Meister Eckehart wird wahrscheinlich um 1260 im thüringischen Hochheim geboren. Das genaue Geburtsdatum liegt ebenso im Dunkeln wie viele andere seiner Lebensdaten, die sich nur annähernd bestimmen lassen. Möglicherweise aus einer adligen Familie stammend, tritt Eckehart als Jugendlicher vermutlich in das Erfurter Dominikanerkloster ein und erhält dort seine weitere Ausbildung. Man geht davon aus, dass er in Köln ab 1280 an der Hochschule der Dominikaner studiert; vielleicht wird er dort sogar noch von Albertus Magnus unterrichtet. Um 1300 schickt ihn sein Orden an die Universität von Paris. Dort erwirbt er 1302 den Magistertitel in Theologie, bevor er nach Erfurt zurückkehrt.

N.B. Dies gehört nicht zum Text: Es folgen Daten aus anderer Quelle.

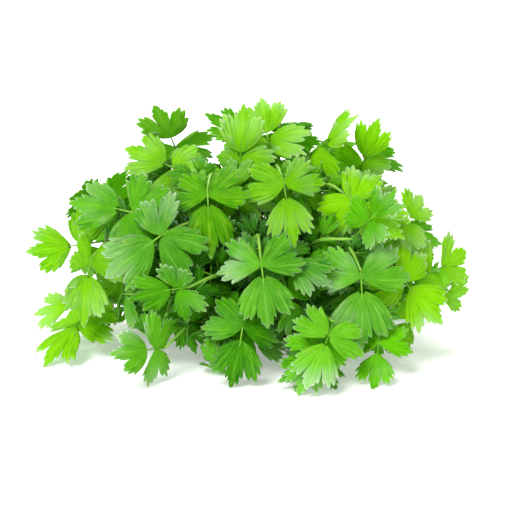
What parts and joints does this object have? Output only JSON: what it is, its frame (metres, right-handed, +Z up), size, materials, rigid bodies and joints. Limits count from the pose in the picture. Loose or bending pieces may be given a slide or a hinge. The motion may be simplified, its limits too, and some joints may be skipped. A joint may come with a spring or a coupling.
{
  "type": "parsley bunch",
  "caption": "Bunch of fresh flat-leaved parsley lying on its side, long thin stems in a bundle behind and a mound of toothed leaves in front.",
  "frame": {"origin": "on the surface the bunch lies on, under the middle of its box", "axes": "+Z up, +Y from the leaves to the cut ends of the stems, +X across the leafy mound"},
  "size_m": [0.2566, 0.2976, 0.1416],
  "materials": {
    "leaf_bright": "thin young leaf, soft satin, lets light through",
    "leaf_green": "mature leaf, satin upper side with fine veins",
    "leaf_pale": "leaf with a pale sheen, satin with fine veins",
    "stem": "smooth fresh stem, fine grooves"
  },
  "bodies": {
    "root": {"sprig_01": "leaf_pale", "sprig_02": "leaf_green", "sprig_03": "leaf_green", "sprig_04": "leaf_pale", "sprig_05": "leaf_bright", "sprig_06": "leaf_bright", "sprig_07": "leaf_green", "sprig_08": "leaf_bright", "sprig_09": "leaf_bright", "sprig_10": "leaf_bright", "sprig_11": "leaf_bright", "sprig_12": "leaf_bright", "sprig_13": "leaf_bright", "sprig_14": "leaf_bright", "sprig_15": "leaf_bright", "sprig_16": "leaf_pale", "sprig_17": "leaf_green", "sprig_18": "leaf_green", "sprig_19": "leaf_green", "sprig_20": "leaf_pale", "sprig_21": "leaf_pale", "sprig_22": "leaf_green", "sprig_23": "leaf_bright", "sprig_24": "leaf_bright", "sprig_25": "leaf_bright", "sprig_26": "leaf_green", "sprig_27": "leaf_bright", "sprig_28": "leaf_green", "sprig_29": "leaf_green", "sprig_30": "leaf_green", "sprig_31": "leaf_bright", "sprig_32": "leaf_bright", "sprig_33": "leaf_bright", "sprig_34": "leaf_bright", "sprig_35": "leaf_bright", "sprig_36": "leaf_pale"}
  },
  "joints": []
}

Eckehart wird Prior seines Klosters und zugleich Provinzial der sächsischen Ordensprovinz. In dieser Funktion ist er für die Überwachung aller Klöster des zugeordneten Gebiets verantwortlich. Um 1312 wird er wieder an die Pariser Universität berufen, wo er für ein Jahr einen Lehrstuhl innehat – eine große Ehre für einen Nichtfranzosen. In Straßburg wird Eckehart zum Generalvikar für die böhmische Provinz ernannt. 1323 beruft man ihn auf den theologischen Lehrstuhl der Ordenshochschule in Köln. Doch dort ereilt ihn sein Schicksal: Zwei Mitbrüder denunzieren ihn beim Kölner Erzbischof, dieser eröffnet im Sommer 1326 ein Inquisitionsverfahren gegen ihn. Grund: angeblich häretische (ketzerische) Aussagen. Eckehart verteidigt sich, kann seine Gegner aber nicht überzeugen. So legt er Berufung beim Papst selbst ein und reist persönlich zu ihm nach Avignon. Er widerruft öffentlich alle Irrtümer, die in seinen Schriften enthalten sein könnten, doch das Verfahren gegen ihn wird fortgesetzt – selbst nach Eckeharts Tod, der meist auf den Anfang des Jahres 1328 datiert wird. Erst im folgenden Jahr, am 27. März 1329, verkündet Papst Johannes XXII. das Urteil über Eckeharts Theologie: In der Bulle In agro dominico werden einige Thesen Eckeharts als Irrlehren verdammt, andere als „überaus übel klingend“ abgestempelt.